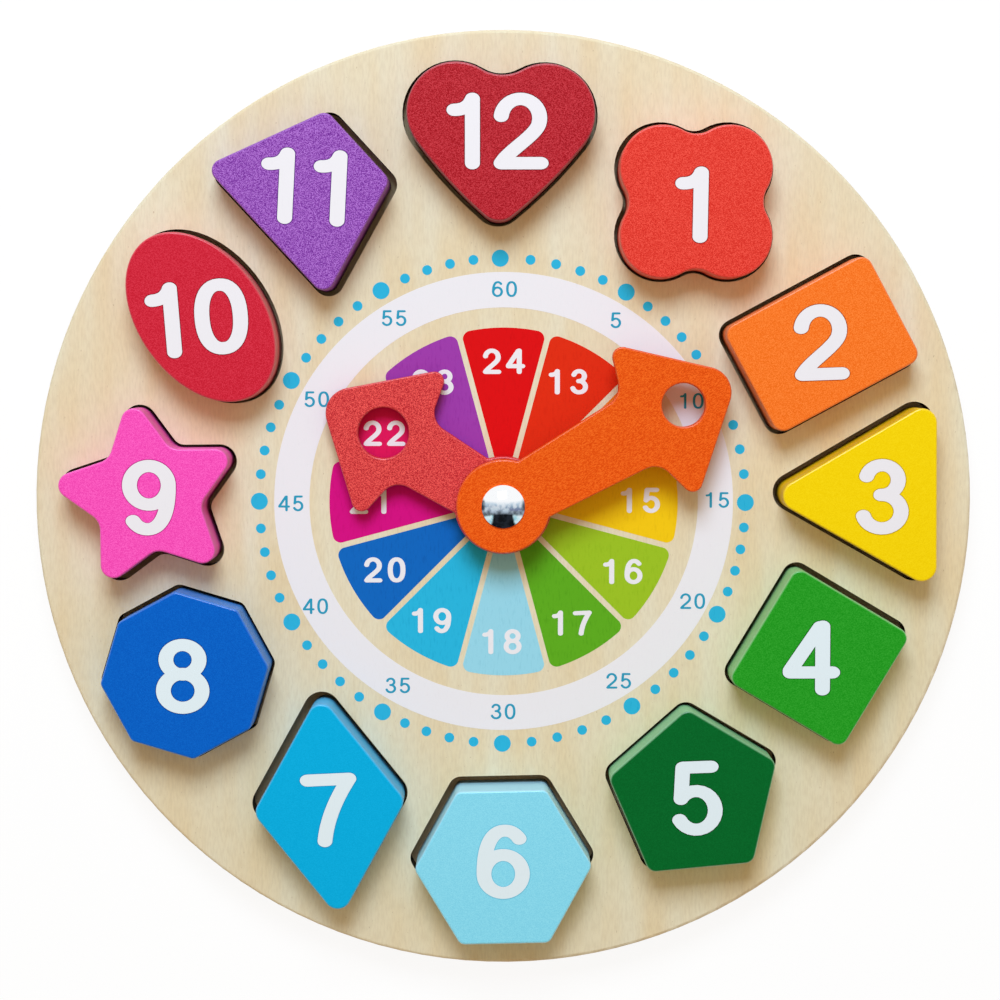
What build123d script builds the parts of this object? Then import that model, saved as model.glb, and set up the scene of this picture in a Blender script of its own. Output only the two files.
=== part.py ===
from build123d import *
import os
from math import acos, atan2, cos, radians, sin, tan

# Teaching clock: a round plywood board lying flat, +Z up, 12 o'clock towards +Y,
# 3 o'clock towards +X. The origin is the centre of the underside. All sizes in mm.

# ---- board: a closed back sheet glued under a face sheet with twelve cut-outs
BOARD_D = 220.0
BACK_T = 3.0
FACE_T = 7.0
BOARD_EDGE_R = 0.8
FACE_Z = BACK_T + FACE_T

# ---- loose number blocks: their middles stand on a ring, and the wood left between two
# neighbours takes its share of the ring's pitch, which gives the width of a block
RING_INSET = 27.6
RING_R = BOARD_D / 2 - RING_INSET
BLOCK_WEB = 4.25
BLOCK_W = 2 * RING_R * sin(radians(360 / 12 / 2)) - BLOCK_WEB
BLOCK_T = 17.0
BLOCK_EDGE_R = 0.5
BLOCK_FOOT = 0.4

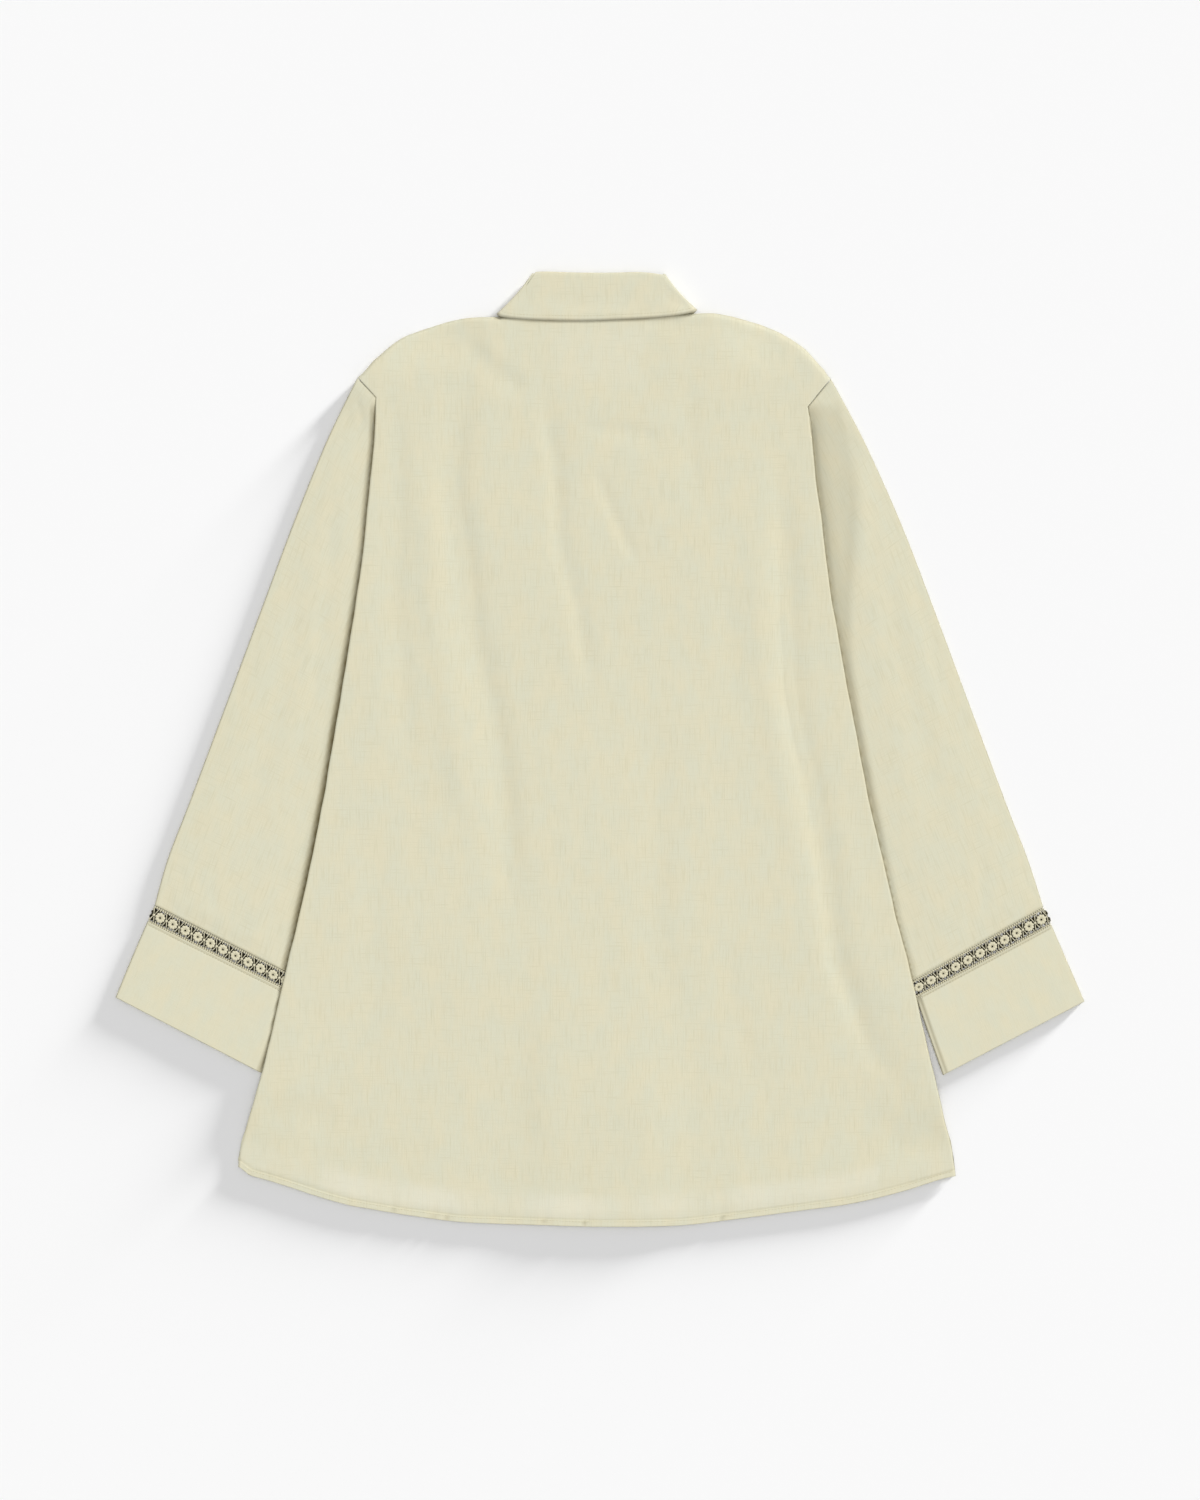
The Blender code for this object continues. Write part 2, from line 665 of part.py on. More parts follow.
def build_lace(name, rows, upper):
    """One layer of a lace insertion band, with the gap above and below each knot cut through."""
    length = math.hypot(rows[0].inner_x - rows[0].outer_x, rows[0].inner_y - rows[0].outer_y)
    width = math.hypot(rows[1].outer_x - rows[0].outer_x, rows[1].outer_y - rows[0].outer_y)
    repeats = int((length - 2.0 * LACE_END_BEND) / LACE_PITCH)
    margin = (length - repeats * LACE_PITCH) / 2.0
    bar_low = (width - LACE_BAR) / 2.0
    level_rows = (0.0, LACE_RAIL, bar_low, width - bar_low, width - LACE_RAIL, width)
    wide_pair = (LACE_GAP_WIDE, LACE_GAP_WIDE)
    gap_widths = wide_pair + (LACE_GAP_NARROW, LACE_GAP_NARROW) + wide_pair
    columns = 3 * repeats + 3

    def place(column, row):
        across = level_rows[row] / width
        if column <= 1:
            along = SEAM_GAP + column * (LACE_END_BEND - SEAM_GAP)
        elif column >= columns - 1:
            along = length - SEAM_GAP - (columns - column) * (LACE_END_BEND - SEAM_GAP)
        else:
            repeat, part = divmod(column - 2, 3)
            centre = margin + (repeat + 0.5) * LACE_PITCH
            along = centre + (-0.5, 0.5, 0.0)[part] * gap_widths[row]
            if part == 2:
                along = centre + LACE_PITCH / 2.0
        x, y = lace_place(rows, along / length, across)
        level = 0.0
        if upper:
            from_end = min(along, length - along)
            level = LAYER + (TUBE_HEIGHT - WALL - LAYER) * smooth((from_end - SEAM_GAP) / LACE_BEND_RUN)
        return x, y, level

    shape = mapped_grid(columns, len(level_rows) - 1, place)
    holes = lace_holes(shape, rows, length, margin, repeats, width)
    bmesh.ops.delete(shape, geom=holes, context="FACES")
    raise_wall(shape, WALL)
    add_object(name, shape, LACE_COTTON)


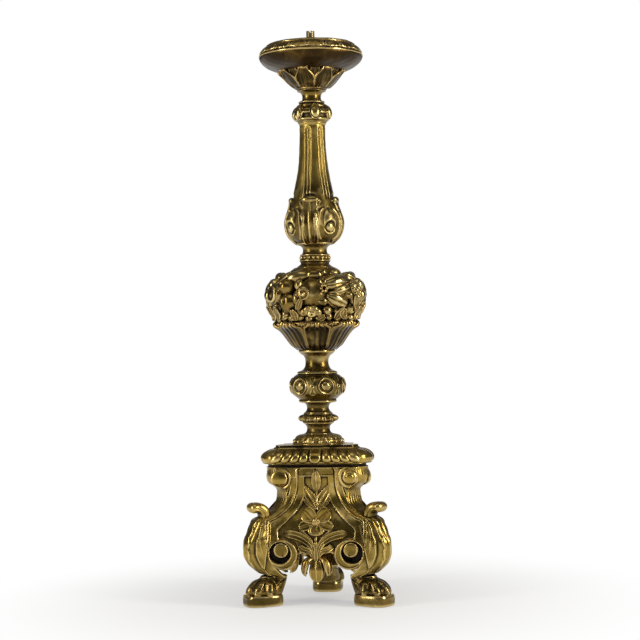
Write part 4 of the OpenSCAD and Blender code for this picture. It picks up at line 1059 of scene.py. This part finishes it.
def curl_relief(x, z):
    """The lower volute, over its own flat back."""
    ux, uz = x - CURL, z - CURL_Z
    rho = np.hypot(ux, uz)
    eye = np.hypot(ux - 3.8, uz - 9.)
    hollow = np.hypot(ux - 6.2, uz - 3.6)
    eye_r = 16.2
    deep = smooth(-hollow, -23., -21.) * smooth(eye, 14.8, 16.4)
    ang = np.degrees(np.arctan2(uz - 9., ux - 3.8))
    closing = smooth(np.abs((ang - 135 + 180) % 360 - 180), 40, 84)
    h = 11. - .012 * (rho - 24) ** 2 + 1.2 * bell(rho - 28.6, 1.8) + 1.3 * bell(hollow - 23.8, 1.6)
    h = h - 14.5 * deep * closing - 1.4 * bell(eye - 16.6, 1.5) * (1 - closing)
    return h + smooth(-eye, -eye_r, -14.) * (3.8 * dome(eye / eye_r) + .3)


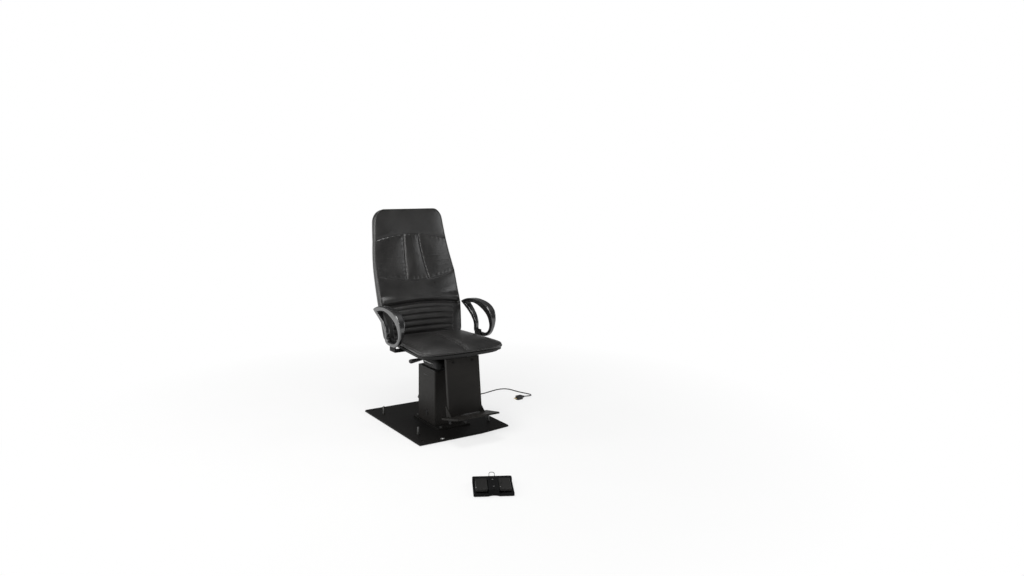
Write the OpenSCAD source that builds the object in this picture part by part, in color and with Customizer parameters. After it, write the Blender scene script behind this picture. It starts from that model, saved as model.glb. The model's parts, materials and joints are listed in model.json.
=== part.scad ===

——————

# Exercise details
Write out the records shown above, exactly as they appear.

# Exercise result
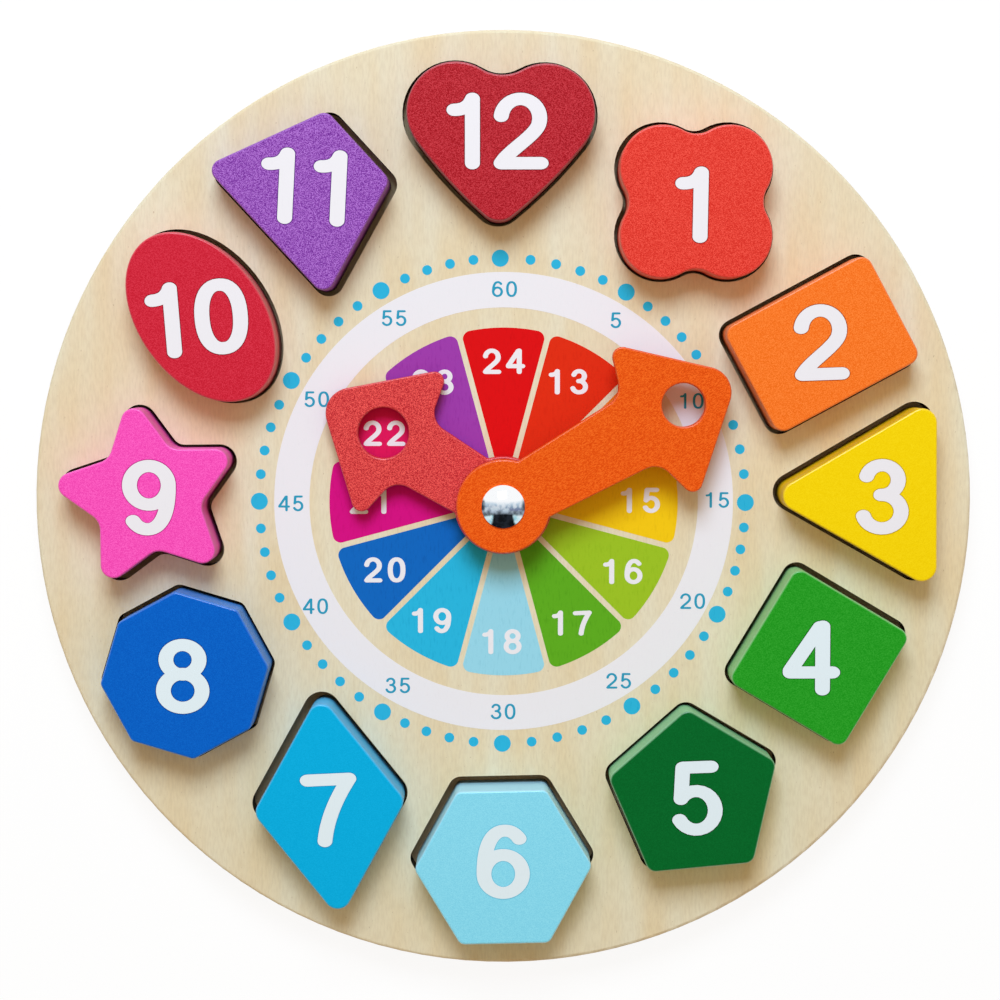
What build123d script builds the parts of this object? Then import that model, saved as model.glb, and set up the scene of this picture in a Blender script of its own. Output only the two files.
=== part.py ===
from build123d import *
import os
from math import acos, atan2, cos, radians, sin, tan

# Teaching clock: a round plywood board lying flat, +Z up, 12 o'clock towards +Y,
# 3 o'clock towards +X. The origin is the centre of the underside. All sizes in mm.

# ---- board: a closed back sheet glued under a face sheet with twelve cut-outs
BOARD_D = 220.0
BACK_T = 3.0
FACE_T = 7.0
BOARD_EDGE_R = 0.8
FACE_Z = BACK_T + FACE_T

# ---- loose number blocks: their middles stand on a ring, and the wood left between two
# neighbours takes its share of the ring's pitch, which gives the width of a block
RING_INSET = 27.6
RING_R = BOARD_D / 2 - RING_INSET
BLOCK_WEB = 4.25
BLOCK_W = 2 * RING_R * sin(radians(360 / 12 / 2)) - BLOCK_WEB
BLOCK_T = 17.0
BLOCK_EDGE_R = 0.5
BLOCK_FOOT = 0.4

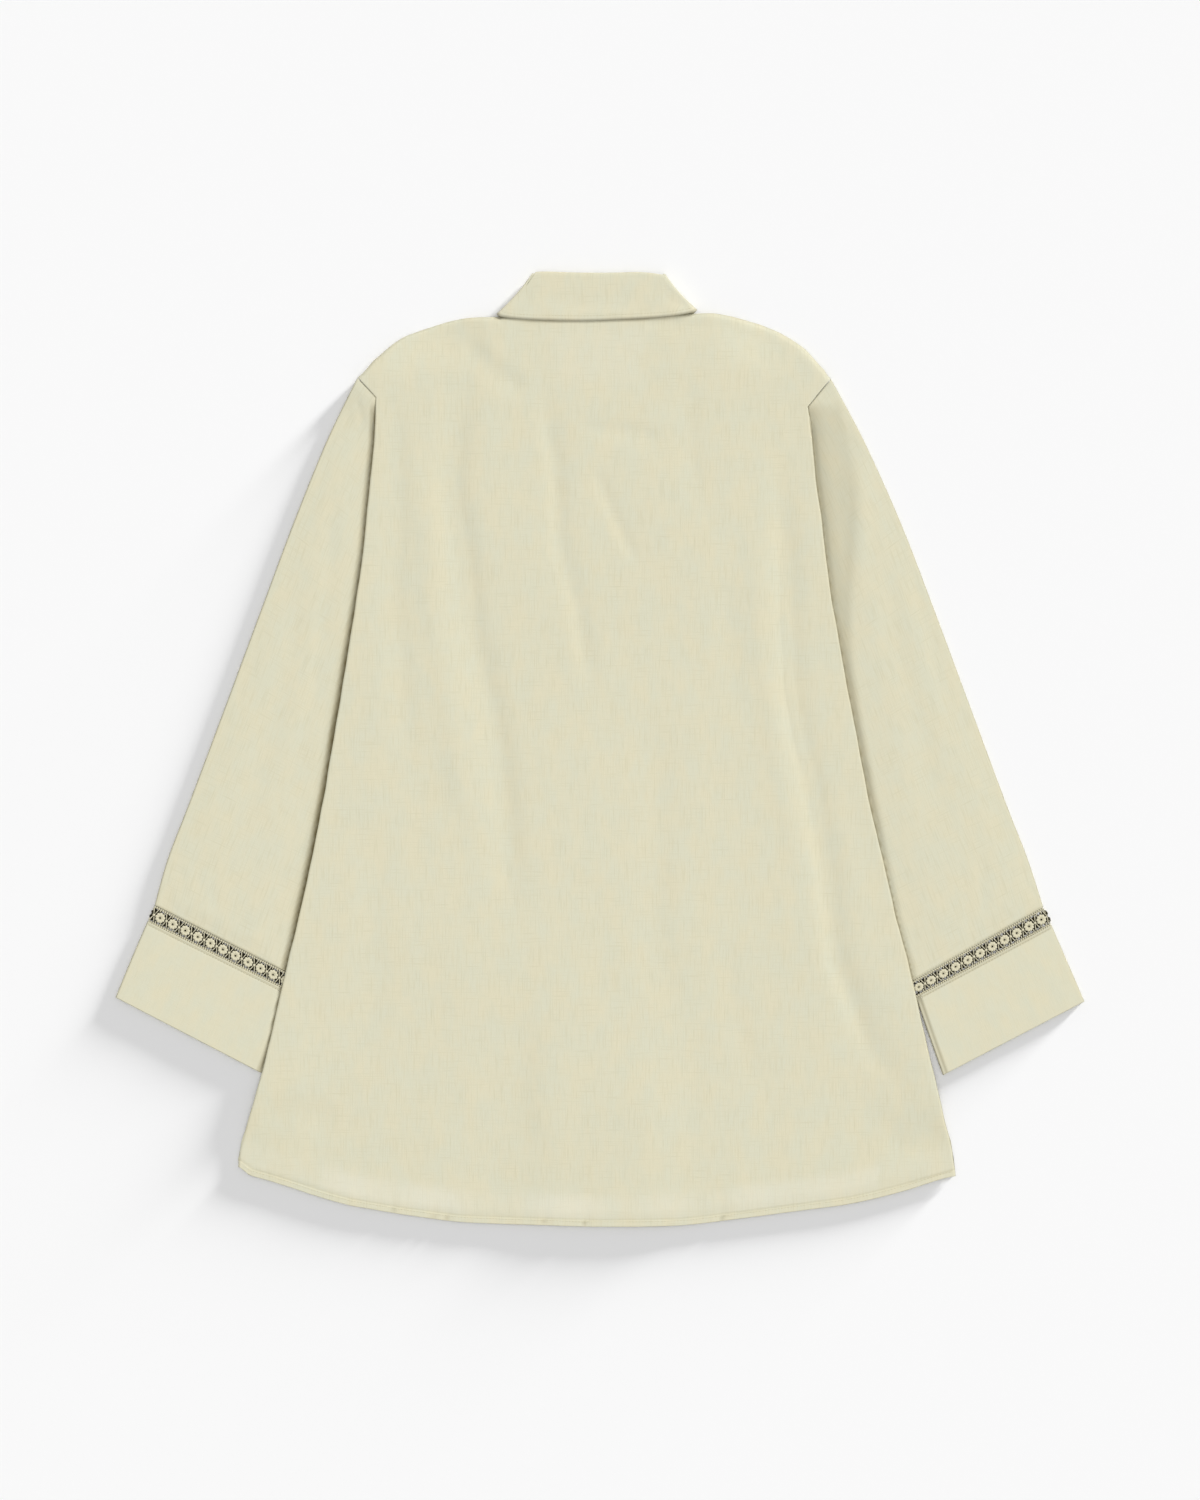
The Blender code for this object continues. Write part 2, from line 665 of part.py on. More parts follow.
def build_lace(name, rows, upper):
    """One layer of a lace insertion band, with the gap above and below each knot cut through."""
    length = math.hypot(rows[0].inner_x - rows[0].outer_x, rows[0].inner_y - rows[0].outer_y)
    width = math.hypot(rows[1].outer_x - rows[0].outer_x, rows[1].outer_y - rows[0].outer_y)
    repeats = int((length - 2.0 * LACE_END_BEND) / LACE_PITCH)
    margin = (length - repeats * LACE_PITCH) / 2.0
    bar_low = (width - LACE_BAR) / 2.0
    level_rows = (0.0, LACE_RAIL, bar_low, width - bar_low, width - LACE_RAIL, width)
    wide_pair = (LACE_GAP_WIDE, LACE_GAP_WIDE)
    gap_widths = wide_pair + (LACE_GAP_NARROW, LACE_GAP_NARROW) + wide_pair
    columns = 3 * repeats + 3

    def place(column, row):
        across = level_rows[row] / width
        if column <= 1:
            along = SEAM_GAP + column * (LACE_END_BEND - SEAM_GAP)
        elif column >= columns - 1:
            along = length - SEAM_GAP - (columns - column) * (LACE_END_BEND - SEAM_GAP)
        else:
            repeat, part = divmod(column - 2, 3)
            centre = margin + (repeat + 0.5) * LACE_PITCH
            along = centre + (-0.5, 0.5, 0.0)[part] * gap_widths[row]
            if part == 2:
                along = centre + LACE_PITCH / 2.0
        x, y = lace_place(rows, along / length, across)
        level = 0.0
        if upper:
            from_end = min(along, length - along)
            level = LAYER + (TUBE_HEIGHT - WALL - LAYER) * smooth((from_end - SEAM_GAP) / LACE_BEND_RUN)
        return x, y, level

    shape = mapped_grid(columns, len(level_rows) - 1, place)
    holes = lace_holes(shape, rows, length, margin, repeats, width)
    bmesh.ops.delete(shape, geom=holes, context="FACES")
    raise_wall(shape, WALL)
    add_object(name, shape, LACE_COTTON)


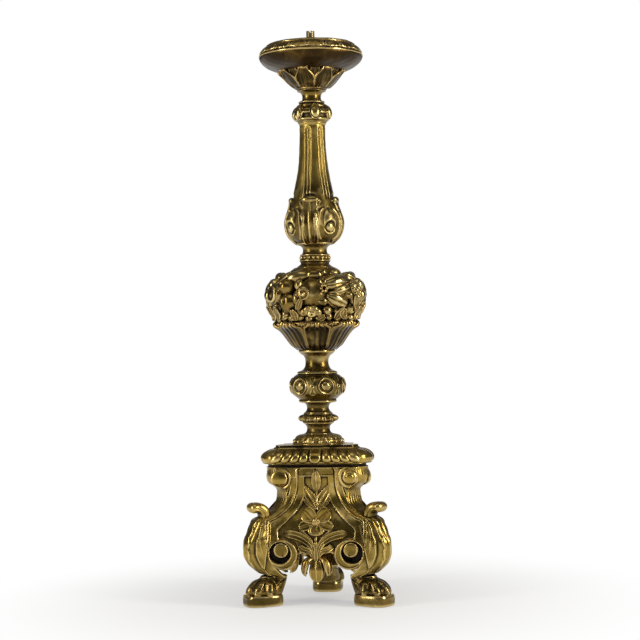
Write part 4 of the OpenSCAD and Blender code for this picture. It picks up at line 1059 of scene.py. This part finishes it.
def curl_relief(x, z):
    """The lower volute, over its own flat back."""
    ux, uz = x - CURL, z - CURL_Z
    rho = np.hypot(ux, uz)
    eye = np.hypot(ux - 3.8, uz - 9.)
    hollow = np.hypot(ux - 6.2, uz - 3.6)
    eye_r = 16.2
    deep = smooth(-hollow, -23., -21.) * smooth(eye, 14.8, 16.4)
    ang = np.degrees(np.arctan2(uz - 9., ux - 3.8))
    closing = smooth(np.abs((ang - 135 + 180) % 360 - 180), 40, 84)
    h = 11. - .012 * (rho - 24) ** 2 + 1.2 * bell(rho - 28.6, 1.8) + 1.3 * bell(hollow - 23.8, 1.6)
    h = h - 14.5 * deep * closing - 1.4 * bell(eye - 16.6, 1.5) * (1 - closing)
    return h + smooth(-eye, -eye_r, -14.) * (3.8 * dome(eye / eye_r) + .3)


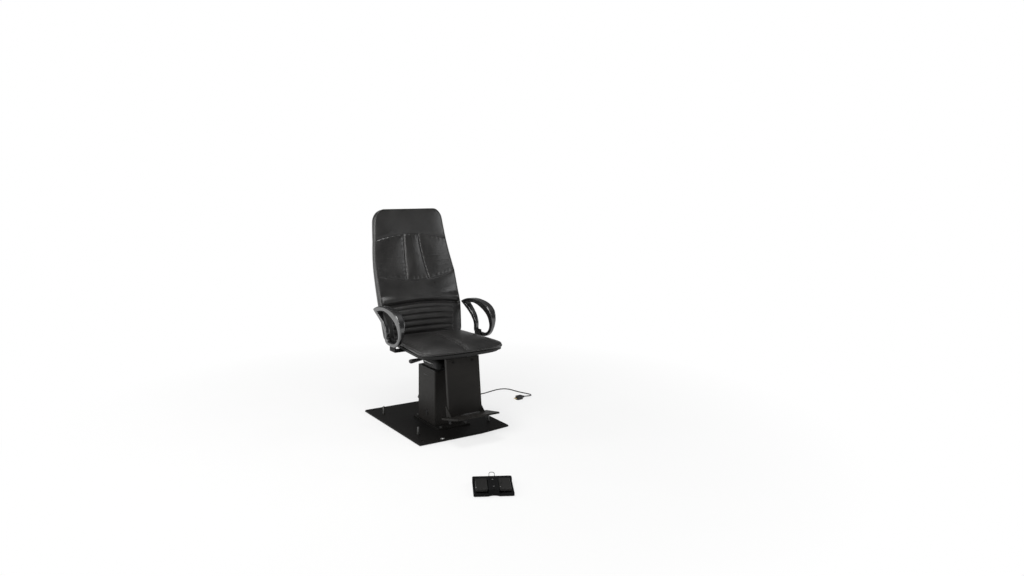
Write the OpenSCAD source that builds the object in this picture part by part, in color and with Customizer parameters. After it, write the Blender scene script behind this picture. It starts from that model, saved as model.glb. The model's parts, materials and joints are listed in model.json.
=== part.scad ===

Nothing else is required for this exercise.